From the listing below, pull out all lines with "Include" in them.

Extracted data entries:
· · · ·
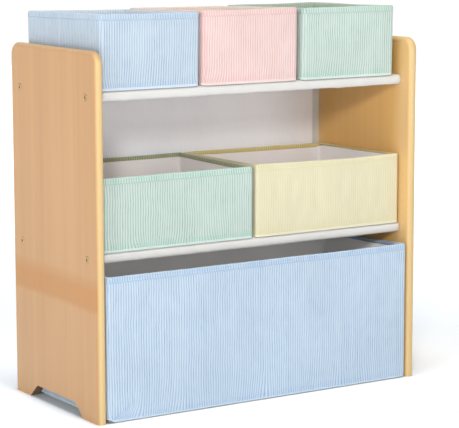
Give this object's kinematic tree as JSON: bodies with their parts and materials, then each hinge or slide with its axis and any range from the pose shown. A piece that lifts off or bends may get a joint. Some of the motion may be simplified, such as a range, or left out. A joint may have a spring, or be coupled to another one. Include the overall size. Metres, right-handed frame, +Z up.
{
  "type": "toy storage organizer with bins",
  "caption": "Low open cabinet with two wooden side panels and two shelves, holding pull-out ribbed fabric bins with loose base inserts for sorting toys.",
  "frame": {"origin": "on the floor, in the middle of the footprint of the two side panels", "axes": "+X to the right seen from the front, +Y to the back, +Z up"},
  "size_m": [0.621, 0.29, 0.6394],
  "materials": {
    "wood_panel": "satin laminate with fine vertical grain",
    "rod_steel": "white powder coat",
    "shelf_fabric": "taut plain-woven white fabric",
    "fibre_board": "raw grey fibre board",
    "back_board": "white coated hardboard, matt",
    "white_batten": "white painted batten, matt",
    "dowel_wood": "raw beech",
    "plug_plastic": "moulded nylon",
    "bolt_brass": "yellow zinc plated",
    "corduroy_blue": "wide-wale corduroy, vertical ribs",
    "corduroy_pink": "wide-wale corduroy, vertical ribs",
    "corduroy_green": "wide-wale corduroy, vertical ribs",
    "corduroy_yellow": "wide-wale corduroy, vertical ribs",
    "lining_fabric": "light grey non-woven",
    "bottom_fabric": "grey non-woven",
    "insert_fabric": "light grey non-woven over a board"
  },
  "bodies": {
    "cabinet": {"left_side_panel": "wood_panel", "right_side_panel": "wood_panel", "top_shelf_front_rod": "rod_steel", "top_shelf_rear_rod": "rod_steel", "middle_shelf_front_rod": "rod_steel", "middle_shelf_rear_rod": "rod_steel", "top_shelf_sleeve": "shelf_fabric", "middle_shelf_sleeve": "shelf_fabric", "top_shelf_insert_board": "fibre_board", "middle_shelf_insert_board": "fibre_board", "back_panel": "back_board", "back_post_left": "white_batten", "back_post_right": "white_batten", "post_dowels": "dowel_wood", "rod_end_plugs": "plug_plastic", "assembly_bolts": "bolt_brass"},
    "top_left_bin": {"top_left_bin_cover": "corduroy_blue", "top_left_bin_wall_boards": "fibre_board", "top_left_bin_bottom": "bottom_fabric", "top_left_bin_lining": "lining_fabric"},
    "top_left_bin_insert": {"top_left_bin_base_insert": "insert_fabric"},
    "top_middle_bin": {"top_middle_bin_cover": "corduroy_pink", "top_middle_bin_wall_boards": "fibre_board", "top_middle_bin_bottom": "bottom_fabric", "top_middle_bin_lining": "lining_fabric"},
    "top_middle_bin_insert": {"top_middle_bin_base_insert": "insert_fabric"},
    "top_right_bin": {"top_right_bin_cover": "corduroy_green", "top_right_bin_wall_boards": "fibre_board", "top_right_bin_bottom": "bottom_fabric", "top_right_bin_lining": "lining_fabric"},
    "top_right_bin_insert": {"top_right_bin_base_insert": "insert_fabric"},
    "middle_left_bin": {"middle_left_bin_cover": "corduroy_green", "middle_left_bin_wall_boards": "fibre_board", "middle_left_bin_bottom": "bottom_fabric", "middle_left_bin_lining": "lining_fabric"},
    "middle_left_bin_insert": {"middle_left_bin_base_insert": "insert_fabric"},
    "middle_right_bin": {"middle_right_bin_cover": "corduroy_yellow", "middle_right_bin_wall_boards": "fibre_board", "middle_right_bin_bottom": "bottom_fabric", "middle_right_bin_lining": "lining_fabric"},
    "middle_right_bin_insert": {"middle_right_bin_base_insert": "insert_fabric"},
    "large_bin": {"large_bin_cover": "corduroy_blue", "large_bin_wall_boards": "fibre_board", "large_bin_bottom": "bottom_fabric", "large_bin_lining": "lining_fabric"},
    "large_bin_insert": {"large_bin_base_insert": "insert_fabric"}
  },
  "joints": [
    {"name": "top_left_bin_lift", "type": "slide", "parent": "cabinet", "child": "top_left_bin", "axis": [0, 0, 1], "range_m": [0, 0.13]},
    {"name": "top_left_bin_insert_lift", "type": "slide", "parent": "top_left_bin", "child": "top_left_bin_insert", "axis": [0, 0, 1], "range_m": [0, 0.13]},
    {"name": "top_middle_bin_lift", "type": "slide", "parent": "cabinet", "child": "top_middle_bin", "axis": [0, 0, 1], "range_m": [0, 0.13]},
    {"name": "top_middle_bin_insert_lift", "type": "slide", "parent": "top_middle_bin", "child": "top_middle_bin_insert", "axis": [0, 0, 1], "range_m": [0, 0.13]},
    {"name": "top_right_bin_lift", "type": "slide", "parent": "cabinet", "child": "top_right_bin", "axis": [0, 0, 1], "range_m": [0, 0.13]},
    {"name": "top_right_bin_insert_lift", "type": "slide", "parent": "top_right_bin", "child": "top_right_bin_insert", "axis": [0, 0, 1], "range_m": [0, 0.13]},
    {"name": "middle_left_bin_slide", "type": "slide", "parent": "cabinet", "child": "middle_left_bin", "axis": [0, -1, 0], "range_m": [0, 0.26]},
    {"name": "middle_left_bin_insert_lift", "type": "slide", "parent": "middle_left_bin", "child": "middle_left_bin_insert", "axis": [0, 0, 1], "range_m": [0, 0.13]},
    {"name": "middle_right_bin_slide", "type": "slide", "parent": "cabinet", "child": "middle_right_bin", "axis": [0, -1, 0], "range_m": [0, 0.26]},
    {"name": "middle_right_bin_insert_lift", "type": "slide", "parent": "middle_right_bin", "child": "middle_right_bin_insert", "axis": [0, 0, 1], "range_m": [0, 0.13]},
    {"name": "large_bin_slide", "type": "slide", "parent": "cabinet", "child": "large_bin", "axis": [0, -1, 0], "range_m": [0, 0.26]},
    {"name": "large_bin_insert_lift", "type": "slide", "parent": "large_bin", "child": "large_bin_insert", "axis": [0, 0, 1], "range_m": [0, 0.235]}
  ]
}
· · · ·
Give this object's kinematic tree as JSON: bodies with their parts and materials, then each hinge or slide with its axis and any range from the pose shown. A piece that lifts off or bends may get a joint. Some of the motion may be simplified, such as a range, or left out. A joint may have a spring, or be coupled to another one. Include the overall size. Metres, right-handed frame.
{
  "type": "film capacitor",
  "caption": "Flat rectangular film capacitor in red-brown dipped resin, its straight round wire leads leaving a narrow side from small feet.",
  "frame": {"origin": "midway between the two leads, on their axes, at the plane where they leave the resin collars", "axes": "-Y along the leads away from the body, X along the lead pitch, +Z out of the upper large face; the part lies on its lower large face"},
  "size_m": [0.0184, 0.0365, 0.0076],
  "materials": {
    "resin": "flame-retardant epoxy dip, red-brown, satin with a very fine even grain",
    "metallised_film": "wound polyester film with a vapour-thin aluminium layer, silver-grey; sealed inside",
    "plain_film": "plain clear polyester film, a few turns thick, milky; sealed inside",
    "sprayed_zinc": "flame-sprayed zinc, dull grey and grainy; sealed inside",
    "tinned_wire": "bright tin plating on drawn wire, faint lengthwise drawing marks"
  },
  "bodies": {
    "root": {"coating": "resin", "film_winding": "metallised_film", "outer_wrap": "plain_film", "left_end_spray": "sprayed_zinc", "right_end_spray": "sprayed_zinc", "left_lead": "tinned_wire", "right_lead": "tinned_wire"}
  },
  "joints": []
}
· · · ·
__EXERCISE SOLUTION__:
Give this object's kinematic tree as JSON: bodies with their parts and materials, then each hinge or slide with its axis and any range from the pose shown. A piece that lifts off or bends may get a joint. Some of the motion may be simplified, such as a range, or left out. A joint may have a spring, or be coupled to another one. Include the overall size. Metres, right-handed frame, +Z up.
Give this object's kinematic tree as JSON: bodies with their parts and materials, then each hinge or slide with its axis and any range from the pose shown. A piece that lifts off or bends may get a joint. Some of the motion may be simplified, such as a range, or left out. A joint may have a spring, or be coupled to another one. Include the overall size. Metres, right-handed frame.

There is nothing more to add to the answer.